What is expected ->
Return only the stretch of the material below that begins with the line containing "cad_parts[obj.name] = obj" and ends with the line containing "bpy.context.scene.collection.objects.link(empty)", exactly; both of those lines belong to it.

Input ->
• • •

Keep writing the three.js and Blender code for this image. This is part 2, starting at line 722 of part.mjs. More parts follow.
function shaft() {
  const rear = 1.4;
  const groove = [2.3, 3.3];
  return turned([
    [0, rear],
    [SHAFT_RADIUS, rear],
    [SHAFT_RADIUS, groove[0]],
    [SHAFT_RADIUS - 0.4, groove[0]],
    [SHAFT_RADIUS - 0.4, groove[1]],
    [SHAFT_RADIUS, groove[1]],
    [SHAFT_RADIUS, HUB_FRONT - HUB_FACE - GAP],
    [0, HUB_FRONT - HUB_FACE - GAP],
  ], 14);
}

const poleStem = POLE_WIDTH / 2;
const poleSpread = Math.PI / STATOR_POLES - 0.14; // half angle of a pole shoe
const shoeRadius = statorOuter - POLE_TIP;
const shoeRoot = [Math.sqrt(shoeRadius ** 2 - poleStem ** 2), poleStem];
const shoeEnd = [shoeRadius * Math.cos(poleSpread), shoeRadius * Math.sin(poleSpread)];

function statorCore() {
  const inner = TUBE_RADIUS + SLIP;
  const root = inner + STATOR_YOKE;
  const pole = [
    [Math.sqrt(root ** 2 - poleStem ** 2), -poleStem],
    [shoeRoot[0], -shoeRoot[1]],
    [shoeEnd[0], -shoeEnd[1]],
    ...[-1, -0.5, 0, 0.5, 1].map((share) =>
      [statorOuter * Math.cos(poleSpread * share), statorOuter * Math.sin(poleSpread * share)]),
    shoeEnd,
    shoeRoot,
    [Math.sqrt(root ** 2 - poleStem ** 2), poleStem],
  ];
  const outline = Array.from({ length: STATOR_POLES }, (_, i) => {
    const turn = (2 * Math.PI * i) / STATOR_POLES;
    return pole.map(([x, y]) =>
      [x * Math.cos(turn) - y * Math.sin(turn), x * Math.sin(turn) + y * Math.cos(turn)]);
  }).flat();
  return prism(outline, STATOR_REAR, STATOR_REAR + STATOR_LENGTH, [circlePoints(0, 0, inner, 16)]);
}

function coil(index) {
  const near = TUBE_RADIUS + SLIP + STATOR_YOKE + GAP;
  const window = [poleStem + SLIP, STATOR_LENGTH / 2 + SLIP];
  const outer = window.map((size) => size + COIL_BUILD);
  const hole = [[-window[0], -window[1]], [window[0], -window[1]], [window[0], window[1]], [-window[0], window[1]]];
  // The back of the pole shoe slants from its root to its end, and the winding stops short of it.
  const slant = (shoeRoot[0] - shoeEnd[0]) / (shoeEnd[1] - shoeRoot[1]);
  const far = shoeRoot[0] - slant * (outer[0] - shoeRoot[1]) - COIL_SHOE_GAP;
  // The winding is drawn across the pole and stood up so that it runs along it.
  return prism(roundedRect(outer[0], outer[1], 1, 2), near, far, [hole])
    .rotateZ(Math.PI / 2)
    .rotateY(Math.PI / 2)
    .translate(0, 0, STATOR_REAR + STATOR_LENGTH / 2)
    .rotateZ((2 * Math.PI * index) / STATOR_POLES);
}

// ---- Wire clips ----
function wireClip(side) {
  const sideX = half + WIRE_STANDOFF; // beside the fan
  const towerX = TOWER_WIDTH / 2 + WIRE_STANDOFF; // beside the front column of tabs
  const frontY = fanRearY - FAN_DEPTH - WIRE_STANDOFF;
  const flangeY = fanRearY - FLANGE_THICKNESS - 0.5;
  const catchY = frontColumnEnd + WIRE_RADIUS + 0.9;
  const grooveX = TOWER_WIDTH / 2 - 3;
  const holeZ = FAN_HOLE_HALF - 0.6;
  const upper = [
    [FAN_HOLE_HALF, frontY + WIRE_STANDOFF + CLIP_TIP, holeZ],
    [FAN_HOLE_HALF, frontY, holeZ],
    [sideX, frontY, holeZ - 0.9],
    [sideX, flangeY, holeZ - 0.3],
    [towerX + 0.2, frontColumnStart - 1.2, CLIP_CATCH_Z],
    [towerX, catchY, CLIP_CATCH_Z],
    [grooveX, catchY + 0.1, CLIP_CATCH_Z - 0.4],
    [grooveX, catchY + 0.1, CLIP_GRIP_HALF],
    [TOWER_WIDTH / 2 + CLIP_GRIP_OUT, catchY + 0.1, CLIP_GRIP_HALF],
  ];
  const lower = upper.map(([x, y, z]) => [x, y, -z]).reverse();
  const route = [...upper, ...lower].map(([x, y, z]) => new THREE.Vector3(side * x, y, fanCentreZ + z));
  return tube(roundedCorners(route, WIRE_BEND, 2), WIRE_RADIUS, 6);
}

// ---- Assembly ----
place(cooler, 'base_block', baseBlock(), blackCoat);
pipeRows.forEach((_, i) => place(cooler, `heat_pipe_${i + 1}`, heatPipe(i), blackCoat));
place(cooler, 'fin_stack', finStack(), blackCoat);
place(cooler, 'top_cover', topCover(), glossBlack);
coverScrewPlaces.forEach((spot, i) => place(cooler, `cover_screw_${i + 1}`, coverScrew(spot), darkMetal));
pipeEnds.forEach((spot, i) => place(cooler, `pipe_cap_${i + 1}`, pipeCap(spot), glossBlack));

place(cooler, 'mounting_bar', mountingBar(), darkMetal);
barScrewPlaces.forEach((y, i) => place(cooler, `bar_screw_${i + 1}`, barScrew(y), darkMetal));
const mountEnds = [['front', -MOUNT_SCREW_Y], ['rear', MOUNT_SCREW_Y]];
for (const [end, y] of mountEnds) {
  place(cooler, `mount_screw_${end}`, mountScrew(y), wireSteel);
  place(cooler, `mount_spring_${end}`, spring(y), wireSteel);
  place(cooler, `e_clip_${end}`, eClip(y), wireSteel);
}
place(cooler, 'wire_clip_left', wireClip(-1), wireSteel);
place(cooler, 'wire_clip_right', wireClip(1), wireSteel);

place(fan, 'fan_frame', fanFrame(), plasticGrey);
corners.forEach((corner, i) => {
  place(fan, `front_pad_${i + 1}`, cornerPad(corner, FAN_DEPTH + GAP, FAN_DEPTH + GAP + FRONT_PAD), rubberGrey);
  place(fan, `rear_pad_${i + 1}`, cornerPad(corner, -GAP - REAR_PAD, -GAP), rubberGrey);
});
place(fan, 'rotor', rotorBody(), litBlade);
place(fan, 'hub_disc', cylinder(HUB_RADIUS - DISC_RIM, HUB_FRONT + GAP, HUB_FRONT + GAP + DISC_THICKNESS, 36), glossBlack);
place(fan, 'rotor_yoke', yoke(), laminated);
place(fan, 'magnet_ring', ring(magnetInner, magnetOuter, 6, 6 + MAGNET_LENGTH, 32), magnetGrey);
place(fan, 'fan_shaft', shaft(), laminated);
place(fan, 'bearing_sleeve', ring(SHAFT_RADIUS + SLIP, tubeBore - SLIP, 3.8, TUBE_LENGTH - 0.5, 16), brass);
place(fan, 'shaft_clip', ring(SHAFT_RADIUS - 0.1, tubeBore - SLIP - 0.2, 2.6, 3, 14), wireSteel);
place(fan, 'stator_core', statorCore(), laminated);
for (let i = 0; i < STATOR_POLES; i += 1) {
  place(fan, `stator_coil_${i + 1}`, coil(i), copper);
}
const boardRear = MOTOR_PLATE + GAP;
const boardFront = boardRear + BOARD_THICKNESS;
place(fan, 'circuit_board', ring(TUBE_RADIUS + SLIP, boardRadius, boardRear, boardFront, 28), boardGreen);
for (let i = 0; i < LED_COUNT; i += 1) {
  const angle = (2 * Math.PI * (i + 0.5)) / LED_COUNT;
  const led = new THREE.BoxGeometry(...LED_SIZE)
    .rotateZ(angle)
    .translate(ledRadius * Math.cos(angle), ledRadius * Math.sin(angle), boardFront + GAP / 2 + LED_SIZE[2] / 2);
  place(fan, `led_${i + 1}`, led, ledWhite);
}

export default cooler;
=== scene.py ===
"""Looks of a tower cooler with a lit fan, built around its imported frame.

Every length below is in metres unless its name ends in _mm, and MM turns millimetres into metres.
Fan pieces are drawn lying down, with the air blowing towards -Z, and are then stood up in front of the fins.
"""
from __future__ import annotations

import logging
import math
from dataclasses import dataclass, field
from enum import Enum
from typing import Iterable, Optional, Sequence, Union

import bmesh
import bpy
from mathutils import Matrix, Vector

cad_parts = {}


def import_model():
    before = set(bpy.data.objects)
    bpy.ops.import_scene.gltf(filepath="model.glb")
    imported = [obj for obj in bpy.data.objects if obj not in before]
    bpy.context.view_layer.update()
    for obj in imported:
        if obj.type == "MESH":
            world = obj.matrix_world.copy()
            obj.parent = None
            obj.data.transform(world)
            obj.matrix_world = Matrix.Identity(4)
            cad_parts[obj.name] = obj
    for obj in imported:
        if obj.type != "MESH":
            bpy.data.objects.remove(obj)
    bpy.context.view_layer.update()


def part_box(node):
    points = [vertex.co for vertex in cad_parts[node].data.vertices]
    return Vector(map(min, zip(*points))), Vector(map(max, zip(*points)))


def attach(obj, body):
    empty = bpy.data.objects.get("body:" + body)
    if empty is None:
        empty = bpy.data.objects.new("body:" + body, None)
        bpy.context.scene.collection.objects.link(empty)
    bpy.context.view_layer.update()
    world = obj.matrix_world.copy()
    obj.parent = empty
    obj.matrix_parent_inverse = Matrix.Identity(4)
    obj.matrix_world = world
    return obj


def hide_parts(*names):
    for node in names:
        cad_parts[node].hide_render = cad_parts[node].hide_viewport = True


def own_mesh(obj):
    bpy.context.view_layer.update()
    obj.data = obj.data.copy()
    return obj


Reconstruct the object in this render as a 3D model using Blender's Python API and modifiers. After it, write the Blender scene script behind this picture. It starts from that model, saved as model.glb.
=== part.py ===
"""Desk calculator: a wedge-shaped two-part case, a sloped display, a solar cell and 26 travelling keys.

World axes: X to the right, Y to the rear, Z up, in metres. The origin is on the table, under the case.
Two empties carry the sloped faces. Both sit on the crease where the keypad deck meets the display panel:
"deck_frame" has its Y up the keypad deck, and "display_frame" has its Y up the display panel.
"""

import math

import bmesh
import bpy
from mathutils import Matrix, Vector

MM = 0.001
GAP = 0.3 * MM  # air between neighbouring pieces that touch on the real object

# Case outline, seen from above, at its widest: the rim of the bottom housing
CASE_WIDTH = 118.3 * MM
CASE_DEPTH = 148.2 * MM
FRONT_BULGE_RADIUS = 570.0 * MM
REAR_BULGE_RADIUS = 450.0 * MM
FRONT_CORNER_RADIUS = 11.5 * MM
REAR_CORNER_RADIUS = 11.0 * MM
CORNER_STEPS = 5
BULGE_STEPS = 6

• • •

Reply ->
            cad_parts[obj.name] = obj
    for obj in imported:
        if obj.type != "MESH":
            bpy.data.objects.remove(obj)
    bpy.context.view_layer.update()


def part_box(node):
    points = [vertex.co for vertex in cad_parts[node].data.vertices]
    return Vector(map(min, zip(*points))), Vector(map(max, zip(*points)))


def attach(obj, body):
    empty = bpy.data.objects.get("body:" + body)
    if empty is None:
        empty = bpy.data.objects.new("body:" + body, None)
        bpy.context.scene.collection.objects.link(empty)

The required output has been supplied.